Coleman, meanwhile, says he interceded with church authorities, but his pleas have come to naught.
"These people have been closing their eyes to the truth," he told me. "I have a difficult time understanding what would lead them to keep a dangerous person in a place where she could do more harm."
Seattle Archdiocese spokesman Greg Magnoni rejected that criticism. "Our first concern in an alleged abuse case is the protection of children and justice for everyone involved," he said. "If it involves a member of a religious community, the archdiocese immediately refers the case to the individual's superior - and that was what was done."
Magnoni added that, contrary to Anderson's assertion, Sister Thomasina doesn't live next to a school. "There is a church there," he said. "There is no school there."

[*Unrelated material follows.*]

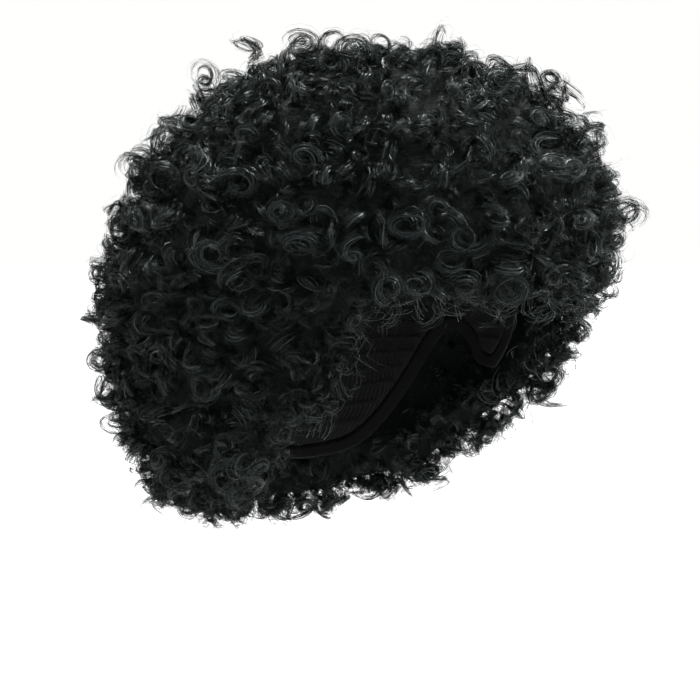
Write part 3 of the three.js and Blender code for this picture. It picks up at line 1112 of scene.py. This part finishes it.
# %% The elastic edge
BAND_LINES = 21
BAND_RIBS = 5
BAND_MARGIN = 0.4  # degrees between the elastic's edges and the band's
HALF_BAND = 1.0  # half the band's thickness, in millimetres, as the next two are
HALF_ELASTIC = 0.7
RIB_HEIGHT = 0.14
EDGE_POWER = 20  # the higher, the squarer the elastic's edges

band_first, band_last = band_span[:, 0] + BAND_MARGIN, band_span[:, 1] - BAND_MARGIN
band_ways, band_downs, band_far = shell(band_only, band_first, band_last, BAND_LINES)
across_band = np.linspace(-1, 1, BAND_LINES)[None, :]
rounded = HALF_ELASTIC * np.sqrt(np.clip(1 - across_band**EDGE_POWER, 0, 1))
rounded = rounded - RIB_HEIGHT * np.cos(across_band * BAND_RIBS * math.pi)
inside = band_far + (HALF_BAND - rounded) * MM
outside = band_far + (HALF_BAND + rounded) * MM
band_net = np.concatenate(
    [
        HEAD_MIDDLE + band_ways * inside[..., None],
        (HEAD_MIDDLE + band_ways * outside[..., None])[:, ::-1],
    ],
    axis=1,
)
band_u = np.broadcast_to(TURNS[:, None] * UV_TURN, band_downs.shape)
band_v = band_downs * UV_DOWN
band_uv = np.concatenate(
    [np.stack([band_u, band_v], axis=-1), np.stack([band_u, band_v[:, ::-1]], axis=-1)], axis=1
)
ring_lines = 2 * BAND_LINES
band_faces = ring_faces(len(TURNS), ring_lines)
here = np.arange(len(TURNS)) * ring_lines
beside = np.roll(here, -1)
closing = np.stack([here + ring_lines - 1, here, beside, beside + ring_lines - 1], axis=1)
band = mesh_object(
    "edge_elastic",
    band_net.reshape(-1, 3),
    np.concatenate([band_faces, closing]),
    [elastic],
    band_uv.reshape(-1, 2),
)
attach(band, "root")
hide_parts("edge_band")
print("elastic:", len(band.data.polygons), "faces")


# %% [markdown]
# ## Studio
#
# The wig is held up in the air, as on a head, over a pale floor. Places are given from the wig as the
# camera sees it: to the right, back and up.

# %% Where the camera looks
AZIMUTH = math.radians(-45)
RIGHT = np.array([math.cos(AZIMUTH), math.sin(AZIMUTH), 0.0])
FORWARD = np.array([-math.sin(AZIMUTH), math.cos(AZIMUTH), 0.0])
LOOK_AT = np.array([0, 0, -118 * MM]) - RIGHT * 17 * MM


def studio_point(right, back, up):
    """A place given from the wig, as the camera sees it."""
    return LOOK_AT + RIGHT * right + FORWARD * back + np.array([0, 0, up])


# %% [markdown]
# A floor that is lit enough to look white throws so much light up that black hair turns grey. The Light
# Path node tells the camera's own rays from the others, so the floor is pale where it is seen and dimmer
# where it only lights the hair.

# %% The floor
FLOOR_LEVEL = -0.45
FLOOR_RADII = (0.5, 30)
DIM_TONE, PALE_TONE = 0.25, 0.8
DIM_GLOW, PALE_GLOW = 0.5, 0.9


def make_floor():
    """A wide round floor, as bright as the backdrop, so that the horizon doesn't show."""
    around = np.radians(np.arange(0, 360, 5))
    rings = [
        studio_point(far * math.cos(angle), far * math.sin(angle), FLOOR_LEVEL)
        for far in FLOOR_RADII
        for angle in around
    ]
    count = len(around)
    middle = np.arange(count)
    inner = np.stack([middle, np.roll(middle, -1), np.roll(middle, -1) + count, middle + count], axis=1)
    centre = np.full(count, 2 * count)
    core = np.stack([centre, middle, np.roll(middle, -1)], axis=1)
    material = bpy.data.materials.new("pale floor")
    material.use_nodes = True
    shader = material.node_tree.nodes["Principled BSDF"]
    shader.inputs["Roughness"].default_value = 0.9
    shader.inputs["Specular IOR Level"].default_value = 0.1
    shader.inputs["Emission Color"].default_value = (1, 1, 0.99, 1)
    seen = material.node_tree.nodes.new("ShaderNodeLightPath")
    tone = material.node_tree.nodes.new("ShaderNodeMix")
    tone.data_type = "RGBA"
    tone.inputs["A"].default_value = (DIM_TONE, DIM_TONE, DIM_TONE, 1)
    tone.inputs["B"].default_value = (PALE_TONE, PALE_TONE, PALE_TONE, 1)
    glow = material.node_tree.nodes.new("ShaderNodeMapRange")
    glow.inputs["To Min"].default_value = DIM_GLOW
    glow.inputs["To Max"].default_value = PALE_GLOW
    link = material.node_tree.links.new
    link(seen.outputs["Is Camera Ray"], tone.inputs["Factor"])
    link(seen.outputs["Is Camera Ray"], glow.inputs["Value"])
    link(tone.outputs["Result"], shader.inputs["Base Color"])
    link(glow.outputs["Result"], shader.inputs["Emission Strength"])
    outer_floor = mesh_object("floor_outer", np.array(rings), inner, [material])
    middle_point = studio_point(0, 0, FLOOR_LEVEL)
    inner_floor = mesh_object("floor_inner", np.array([*rings, middle_point]), core, [material])
    return outer_floor, inner_floor


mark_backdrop(*make_floor())

# %% [markdown]
# Large round lamps give soft light with no hard shadows. The key lamp at the right and the lamp above
# bring out the sheen, the fill lamp stands in front, and a weak one at the left keeps the shade open.

# %% The lamps
def make_lamp(name, place, size, power, target=LOOK_AT):
    """A round area lamp that points at the wig. size is in metres and power in watts."""
    light = bpy.data.lights.new(name, "AREA")
    light.shape = "DISK"
    light.size = size
    light.energy = power
    lamp = bpy.data.objects.new(name, light)
    bpy.context.scene.collection.objects.link(lamp)
    lamp.location = place
    lamp.rotation_euler = (Vector(target) - Vector(place)).to_track_quat("-Z", "Y").to_euler()
    return lamp


make_lamp("key", studio_point(1.7, -0.2, 1.3), 0.7, 34)
make_lamp("top", studio_point(0.0, 0.4, 1.9), 1.0, 44)
make_lamp("fill", studio_point(0.9, -1.6, 0.4), 2.0, 8)
make_lamp("left", studio_point(-1.8, 0.4, -0.2), 1.4, 2)

# %% [markdown]
# The backdrop is white to the camera and a little dimmer to everything else, as the floor is.

# %% The backdrop
FELT_STRENGTH = 0.72

world = bpy.data.worlds.new("studio")
world.use_nodes = True
seen = world.node_tree.nodes["Background"]
seen.inputs["Color"].default_value = (1, 1, 0.99, 1)
seen.inputs["Strength"].default_value = 1.0
felt = world.node_tree.nodes.new("ShaderNodeBackground")
felt.inputs["Color"].default_value = (1, 1, 1, 1)
felt.inputs["Strength"].default_value = FELT_STRENGTH
path = world.node_tree.nodes.new("ShaderNodeLightPath")
choose = world.node_tree.nodes.new("ShaderNodeMixShader")
world.node_tree.links.new(path.outputs["Is Camera Ray"], choose.inputs["Fac"])
world.node_tree.links.new(felt.outputs[0], choose.inputs[1])
world.node_tree.links.new(seen.outputs[0], choose.inputs[2])
world.node_tree.links.new(choose.outputs[0], world.node_tree.nodes["World Output"].inputs["Surface"])
scene = bpy.context.scene
scene.world = world
scene.view_settings.view_transform = "Standard"

# %% [markdown]
# The camera stands half-way between the face and the right ear, a little above the wig's middle. The lens
# follows from how much of the wig one pixel shows.

# %% The camera
CAMERA_DISTANCE = 1.5
CAMERA_RISE = math.radians(3)
IMAGE_SIZE = 700
PIXEL = 0.61 * MM
SENSOR = 36

camera_data = bpy.data.cameras.new("camera")
camera_data.lens = SENSOR * CAMERA_DISTANCE / (IMAGE_SIZE * PIXEL)
camera_data.sensor_width = SENSOR
camera = bpy.data.objects.new("camera", camera_data)
scene.collection.objects.link(camera)
camera.location = studio_point(
    0, -CAMERA_DISTANCE * math.cos(CAMERA_RISE), CAMERA_DISTANCE * math.sin(CAMERA_RISE)
)
camera.rotation_euler = (Vector(LOOK_AT) - camera.location).to_track_quat("-Z", "Y").to_euler()
scene.camera = camera
print("camera lens, mm:", round(camera_data.lens, 1))

# %% [markdown]
# ## The size and the triangles
#
# The triangles of every mesh are counted, and how far the strands stand proud of the CAD form is printed.
# The strands may stand a little proud of the CAD form, and no more.

# %% Finish
depsgraph = bpy.context.evaluated_depsgraph_get()
triangles_in_all = 0
for obj in scene.objects:
    if obj.type == "MESH":
        evaluated = obj.evaluated_get(depsgraph).to_mesh()
        evaluated.calc_loop_triangles()
        triangles_in_all += len(evaluated.loop_triangles)
print("triangles in all:", triangles_in_all)
bounds_at_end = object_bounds()
proud_below = [round((a - b) / MM, 1) for a, b in zip(bounds_at_start[0], bounds_at_end[0])]
proud_above = [round((b - a) / MM, 1) for a, b in zip(bounds_at_start[1], bounds_at_end[1])]
print("proud of the CAD form, in mm:", proud_below, proud_above)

Anderson says she wrote the book out of her "desire, as a professional writer, to give a voice, in a sense, to all victims who do not have the opportunity to speak in print for themselves. And there is another reason. This book examines an aspect of the clergy sex-abuse crisis as yet untold: nuns. Catholic sisters … selfless Madonnas, teachers of children, ministers to the sick, celibate brides of Christ. …This book turns that image on its head."
Anderson's manuscript is being shopped to a dozen New York publishers by her Los Angeles agent, Irene Webb, and in recent days editors at Knopf, Bantam, Warner Books, Scribner and Little, Brown have warmly praised the account but passed on it.
Some might find it too hot to handle, but "Storming the Gates of Heaven" deserves a wide audience - I predict it will get one and whip up a storm of controversy.